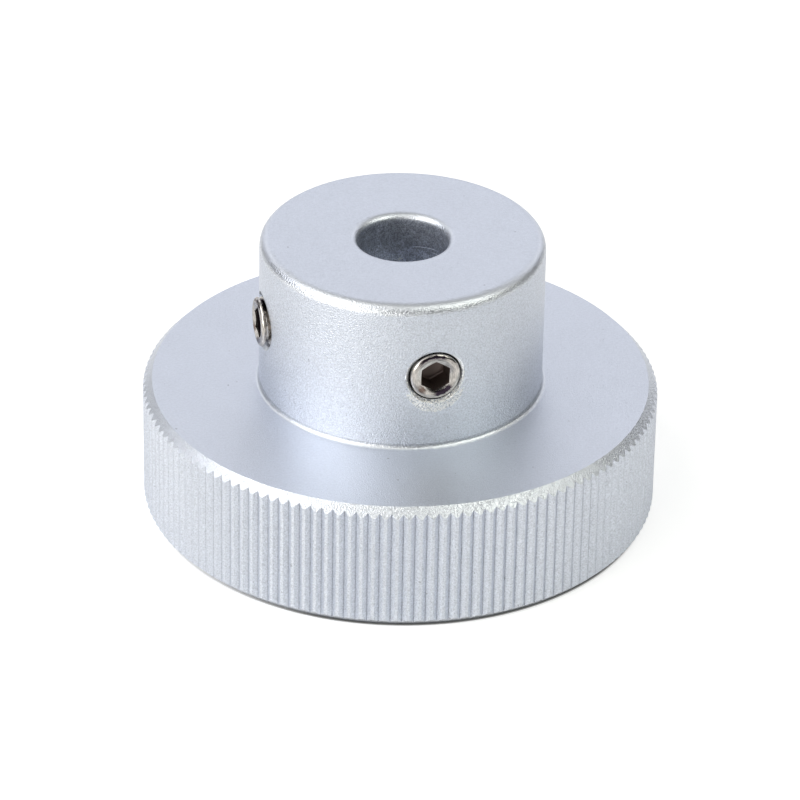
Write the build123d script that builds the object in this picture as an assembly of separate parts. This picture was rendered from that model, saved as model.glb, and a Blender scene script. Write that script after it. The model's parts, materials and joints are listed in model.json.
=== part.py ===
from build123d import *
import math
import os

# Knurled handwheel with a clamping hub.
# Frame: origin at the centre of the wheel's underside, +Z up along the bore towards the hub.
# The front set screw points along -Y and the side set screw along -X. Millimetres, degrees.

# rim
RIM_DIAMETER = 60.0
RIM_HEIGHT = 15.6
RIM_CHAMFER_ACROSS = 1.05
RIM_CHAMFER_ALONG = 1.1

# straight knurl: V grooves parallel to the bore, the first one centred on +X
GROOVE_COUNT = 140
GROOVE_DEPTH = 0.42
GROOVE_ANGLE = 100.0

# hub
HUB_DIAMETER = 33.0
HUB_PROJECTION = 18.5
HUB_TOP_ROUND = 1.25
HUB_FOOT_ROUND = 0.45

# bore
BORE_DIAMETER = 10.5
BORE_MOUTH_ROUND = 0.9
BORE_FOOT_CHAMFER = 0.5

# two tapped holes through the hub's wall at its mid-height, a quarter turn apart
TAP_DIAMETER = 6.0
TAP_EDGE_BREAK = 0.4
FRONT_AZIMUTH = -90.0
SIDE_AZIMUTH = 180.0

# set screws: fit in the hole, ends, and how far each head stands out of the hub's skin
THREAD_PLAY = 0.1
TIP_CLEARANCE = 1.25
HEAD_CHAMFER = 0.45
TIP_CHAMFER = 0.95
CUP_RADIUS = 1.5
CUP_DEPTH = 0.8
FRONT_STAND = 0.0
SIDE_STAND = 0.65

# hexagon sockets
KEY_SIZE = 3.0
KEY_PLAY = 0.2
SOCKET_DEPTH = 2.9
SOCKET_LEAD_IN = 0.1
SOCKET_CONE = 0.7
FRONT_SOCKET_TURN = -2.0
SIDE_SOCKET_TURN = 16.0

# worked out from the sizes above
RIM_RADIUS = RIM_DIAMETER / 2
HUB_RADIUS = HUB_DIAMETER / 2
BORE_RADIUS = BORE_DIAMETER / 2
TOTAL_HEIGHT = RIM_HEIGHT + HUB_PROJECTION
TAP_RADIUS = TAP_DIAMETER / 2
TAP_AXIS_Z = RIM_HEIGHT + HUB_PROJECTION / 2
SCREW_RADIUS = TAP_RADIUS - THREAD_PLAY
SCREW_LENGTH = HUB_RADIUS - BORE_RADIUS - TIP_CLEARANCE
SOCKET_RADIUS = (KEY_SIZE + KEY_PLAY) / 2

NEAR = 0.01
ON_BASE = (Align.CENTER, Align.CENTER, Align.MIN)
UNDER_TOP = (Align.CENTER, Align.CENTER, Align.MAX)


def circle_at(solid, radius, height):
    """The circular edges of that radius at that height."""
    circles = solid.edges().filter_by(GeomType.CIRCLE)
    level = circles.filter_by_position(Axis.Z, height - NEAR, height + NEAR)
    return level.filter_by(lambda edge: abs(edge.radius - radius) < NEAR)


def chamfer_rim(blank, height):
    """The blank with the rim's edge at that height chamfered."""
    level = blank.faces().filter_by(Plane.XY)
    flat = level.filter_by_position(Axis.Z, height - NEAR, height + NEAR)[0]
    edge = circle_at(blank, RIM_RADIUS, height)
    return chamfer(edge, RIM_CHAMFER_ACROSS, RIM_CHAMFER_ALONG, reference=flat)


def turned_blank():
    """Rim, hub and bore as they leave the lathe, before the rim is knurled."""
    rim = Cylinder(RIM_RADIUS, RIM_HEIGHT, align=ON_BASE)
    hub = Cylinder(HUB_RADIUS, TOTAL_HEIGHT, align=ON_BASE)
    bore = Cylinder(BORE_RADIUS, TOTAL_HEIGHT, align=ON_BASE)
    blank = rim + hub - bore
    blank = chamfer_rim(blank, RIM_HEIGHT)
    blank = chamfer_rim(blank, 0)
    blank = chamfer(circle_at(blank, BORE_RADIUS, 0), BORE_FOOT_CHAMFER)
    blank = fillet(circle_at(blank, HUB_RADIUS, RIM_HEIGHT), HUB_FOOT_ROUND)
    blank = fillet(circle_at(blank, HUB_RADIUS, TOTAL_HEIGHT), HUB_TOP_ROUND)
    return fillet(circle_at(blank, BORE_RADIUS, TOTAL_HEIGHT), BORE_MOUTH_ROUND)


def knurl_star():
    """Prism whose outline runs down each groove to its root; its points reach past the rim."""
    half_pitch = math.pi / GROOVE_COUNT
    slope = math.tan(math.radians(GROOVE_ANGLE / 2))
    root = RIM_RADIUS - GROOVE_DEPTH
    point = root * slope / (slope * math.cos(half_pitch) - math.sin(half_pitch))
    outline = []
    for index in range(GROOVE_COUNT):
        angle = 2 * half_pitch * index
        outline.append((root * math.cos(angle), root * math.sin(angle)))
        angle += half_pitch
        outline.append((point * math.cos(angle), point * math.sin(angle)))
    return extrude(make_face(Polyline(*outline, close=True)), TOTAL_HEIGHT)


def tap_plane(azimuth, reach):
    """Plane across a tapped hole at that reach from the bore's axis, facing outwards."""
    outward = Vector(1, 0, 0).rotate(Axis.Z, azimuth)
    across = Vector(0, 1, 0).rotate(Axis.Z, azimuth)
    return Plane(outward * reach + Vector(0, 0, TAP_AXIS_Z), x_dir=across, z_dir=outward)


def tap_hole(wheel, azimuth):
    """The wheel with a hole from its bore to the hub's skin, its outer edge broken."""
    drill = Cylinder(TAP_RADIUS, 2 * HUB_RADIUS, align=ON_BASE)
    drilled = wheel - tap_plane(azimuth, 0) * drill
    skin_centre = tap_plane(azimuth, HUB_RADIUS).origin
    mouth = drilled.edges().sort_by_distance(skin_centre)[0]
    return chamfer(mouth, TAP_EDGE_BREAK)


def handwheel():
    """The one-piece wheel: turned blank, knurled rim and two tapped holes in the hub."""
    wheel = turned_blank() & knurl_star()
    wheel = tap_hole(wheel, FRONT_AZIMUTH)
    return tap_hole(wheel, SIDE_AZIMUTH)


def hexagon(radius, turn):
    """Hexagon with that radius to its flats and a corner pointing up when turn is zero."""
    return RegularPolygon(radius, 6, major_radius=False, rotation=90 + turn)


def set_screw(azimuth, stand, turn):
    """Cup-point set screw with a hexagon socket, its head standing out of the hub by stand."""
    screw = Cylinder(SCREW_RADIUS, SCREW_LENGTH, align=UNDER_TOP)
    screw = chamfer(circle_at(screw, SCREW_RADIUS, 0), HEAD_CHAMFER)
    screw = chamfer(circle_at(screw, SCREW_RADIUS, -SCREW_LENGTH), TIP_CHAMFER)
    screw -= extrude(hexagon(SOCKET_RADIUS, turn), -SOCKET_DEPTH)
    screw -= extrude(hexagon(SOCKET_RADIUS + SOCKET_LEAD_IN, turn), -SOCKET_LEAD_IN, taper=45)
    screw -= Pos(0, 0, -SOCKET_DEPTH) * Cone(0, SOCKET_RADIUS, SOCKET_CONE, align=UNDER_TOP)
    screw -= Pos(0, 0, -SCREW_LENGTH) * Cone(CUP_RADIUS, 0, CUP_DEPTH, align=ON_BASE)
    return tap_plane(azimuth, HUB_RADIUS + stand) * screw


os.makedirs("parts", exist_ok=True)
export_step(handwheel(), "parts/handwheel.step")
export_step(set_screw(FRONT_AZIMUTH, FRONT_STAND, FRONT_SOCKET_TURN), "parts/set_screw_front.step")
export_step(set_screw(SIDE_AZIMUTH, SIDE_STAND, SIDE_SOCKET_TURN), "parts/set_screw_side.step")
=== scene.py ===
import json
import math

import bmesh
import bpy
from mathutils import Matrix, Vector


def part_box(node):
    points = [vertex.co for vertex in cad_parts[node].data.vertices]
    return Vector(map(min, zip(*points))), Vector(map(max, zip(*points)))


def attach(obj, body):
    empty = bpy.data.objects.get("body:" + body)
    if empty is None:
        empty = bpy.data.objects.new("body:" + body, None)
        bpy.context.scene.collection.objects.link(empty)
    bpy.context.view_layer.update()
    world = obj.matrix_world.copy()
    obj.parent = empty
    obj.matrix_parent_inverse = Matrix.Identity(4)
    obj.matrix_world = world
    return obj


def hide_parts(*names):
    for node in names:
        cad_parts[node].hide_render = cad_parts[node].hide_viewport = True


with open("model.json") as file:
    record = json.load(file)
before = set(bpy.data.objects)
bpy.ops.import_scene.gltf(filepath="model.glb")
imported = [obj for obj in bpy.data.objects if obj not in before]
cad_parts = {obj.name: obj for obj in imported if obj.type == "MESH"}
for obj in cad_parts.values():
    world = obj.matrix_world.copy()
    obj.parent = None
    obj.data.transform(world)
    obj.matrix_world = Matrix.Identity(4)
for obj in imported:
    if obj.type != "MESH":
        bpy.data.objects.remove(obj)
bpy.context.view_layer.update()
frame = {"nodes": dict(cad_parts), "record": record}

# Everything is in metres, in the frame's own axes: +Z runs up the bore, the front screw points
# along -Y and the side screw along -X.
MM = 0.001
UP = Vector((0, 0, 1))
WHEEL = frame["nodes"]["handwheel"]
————
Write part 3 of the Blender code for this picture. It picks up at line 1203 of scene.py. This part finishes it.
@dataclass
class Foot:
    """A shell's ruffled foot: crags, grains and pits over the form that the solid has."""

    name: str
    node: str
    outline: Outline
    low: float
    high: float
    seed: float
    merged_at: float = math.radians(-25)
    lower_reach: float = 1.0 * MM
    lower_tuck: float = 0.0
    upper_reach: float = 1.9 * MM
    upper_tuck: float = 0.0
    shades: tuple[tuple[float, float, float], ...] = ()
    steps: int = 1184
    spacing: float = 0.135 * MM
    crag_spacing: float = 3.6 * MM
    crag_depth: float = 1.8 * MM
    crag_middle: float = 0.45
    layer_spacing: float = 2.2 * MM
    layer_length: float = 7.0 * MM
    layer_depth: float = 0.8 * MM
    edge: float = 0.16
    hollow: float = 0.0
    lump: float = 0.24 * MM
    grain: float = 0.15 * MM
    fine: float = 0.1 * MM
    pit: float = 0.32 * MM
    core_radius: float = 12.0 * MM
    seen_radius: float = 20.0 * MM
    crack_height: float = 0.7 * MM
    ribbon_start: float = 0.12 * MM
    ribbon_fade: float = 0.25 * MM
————
PROBLEM
Look back at the data above. Transcribe exactly the lines starting at the line that contains "screw -= extrude(hexagon(SOCKET_RADIUS, turn), -SOCKET_DEPTH)" and ending at the line that contains "in imported if".

COMPLETE OUTPUT
    screw -= extrude(hexagon(SOCKET_RADIUS, turn), -SOCKET_DEPTH)
    screw -= extrude(hexagon(SOCKET_RADIUS + SOCKET_LEAD_IN, turn), -SOCKET_LEAD_IN, taper=45)
    screw -= Pos(0, 0, -SOCKET_DEPTH) * Cone(0, SOCKET_RADIUS, SOCKET_CONE, align=UNDER_TOP)
    screw -= Pos(0, 0, -SCREW_LENGTH) * Cone(CUP_RADIUS, 0, CUP_DEPTH, align=ON_BASE)
    return tap_plane(azimuth, HUB_RADIUS + stand) * screw


os.makedirs("parts", exist_ok=True)
export_step(handwheel(), "parts/handwheel.step")
export_step(set_screw(FRONT_AZIMUTH, FRONT_STAND, FRONT_SOCKET_TURN), "parts/set_screw_front.step")
export_step(set_screw(SIDE_AZIMUTH, SIDE_STAND, SIDE_SOCKET_TURN), "parts/set_screw_side.step")
=== scene.py ===
import json
import math

import bmesh
import bpy
from mathutils import Matrix, Vector


def part_box(node):
    points = [vertex.co for vertex in cad_parts[node].data.vertices]
    return Vector(map(min, zip(*points))), Vector(map(max, zip(*points)))


def attach(obj, body):
    empty = bpy.data.objects.get("body:" + body)
    if empty is None:
        empty = bpy.data.objects.new("body:" + body, None)
        bpy.context.scene.collection.objects.link(empty)
    bpy.context.view_layer.update()
    world = obj.matrix_world.copy()
    obj.parent = empty
    obj.matrix_parent_inverse = Matrix.Identity(4)
    obj.matrix_world = world
    return obj


def hide_parts(*names):
    for node in names:
        cad_parts[node].hide_render = cad_parts[node].hide_viewport = True


with open("model.json") as file:
    record = json.load(file)
before = set(bpy.data.objects)
bpy.ops.import_scene.gltf(filepath="model.glb")
imported = [obj for obj in bpy.data.objects if obj not in before]
cad_parts = {obj.name: obj for obj in imported if obj.type == "MESH"}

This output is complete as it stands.